Purchase Order (PO) matching is a critical AP process used in accounting and finance departments to ensure that transaction records are accurate and that businesses only pay for goods or services they actually receive. It involves comparing the details on a purchase order to those on the related invoice and, in some cases, additional documentation like delivery receipts.

There are two primary types of PO matching:

  1. Two-way matching compares the purchase order to the invoice to ensure that the quantities, price, and terms agreed upon match those billed.
  2. Three-way matching adds another layer by also comparing these documents to the receiving report, confirming that the goods or services were received as intended before the invoice is approved for payment.

PO Matching vs. Invoice Matching: What's the Difference?

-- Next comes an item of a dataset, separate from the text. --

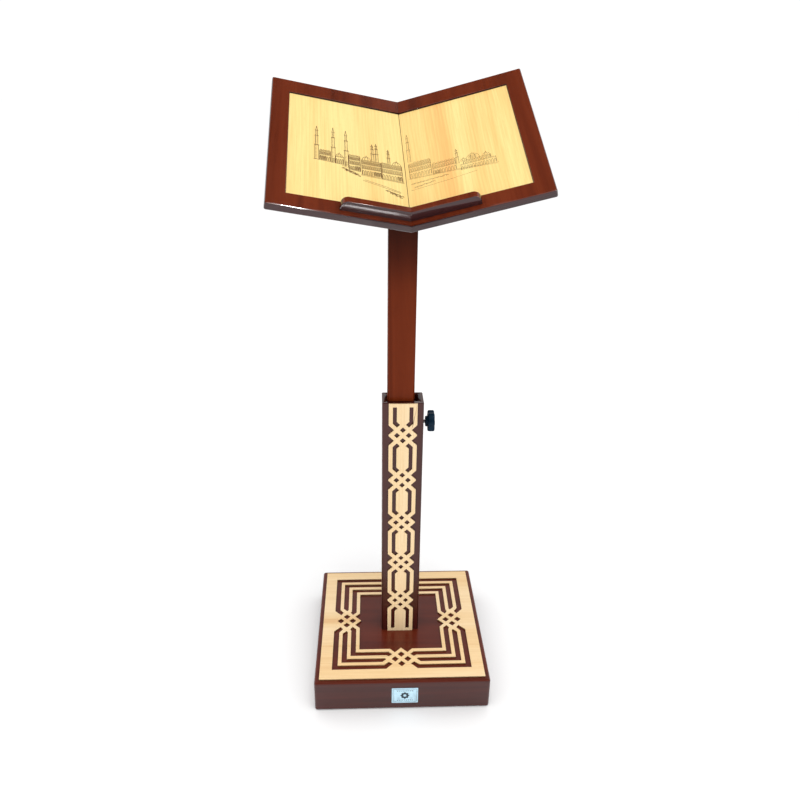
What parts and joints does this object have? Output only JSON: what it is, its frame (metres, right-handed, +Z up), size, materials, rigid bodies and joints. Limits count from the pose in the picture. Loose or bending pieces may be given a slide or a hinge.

Used interchangeably, PO matching and invoice matching refer to the same process of matching an invoice to a PO to verify that the invoice details accurately reflect the original purchase order and, in 3-way matching, the goods receipt. This verification helps prevent overpayments, duplications, and fraudulent transactions.

Why Is It Important ?

PO matching is crucial for maintaining financial control in modern businesses.

  1. Financial Control: Ensures payments are made only for received items, preventing financial loss from overpayments or fraudulent charges.
  2. Budget Adherence: Helps businesses manage their budgets better by avoiding unauthorised purchases.
  3. Audit Readiness: Creates a clear audit trail for transactions, from purchase requisition to payment. 
  4. Vendor Relations: Improves vendor relationships by ensuring timely and correct payments, avoiding disputes over invoicing.

Automating PO Matching: How Automation Is Transforming PO Matching

Automated PO matching transformed a once time-consuming and error-prone process into a near-instantaneous automatic feature of AP systems. Once relying on rules-based automation, many businesses are now looking to AI automation to power their PO matching. 

In this blog we will keep it simple and explore the key benefits of automation in general, if you'd like to know more about rules-based versus AI-powered matching, you can read more here. 

  • Increased Efficiency: Automation significantly speeds up the matching process, freeing up staff for higher-value tasks.
  • Reduced Errors: Minimises the chances of human error and the risk of incorrect matches, or invoices falling through the cracks and remaining unmatches. This ensures more complete and reliable financial records, keeping your team audit-ready. 
  • Scalability: As business volume grows, automated systems can handle increased transactions without the need for proportionally increasing staff.
  • Enhanced Visibility: Automated systems provide real-time insights into the status of transactions, improving financial monitoring and control.

The Bottom Line

PO matching, also known as invoice matching, plays a vital role in the financial health and operational efficacy of modern businesses. Automating the PO matching process not only enhances these aspects but also positions companies for better financial management and growth.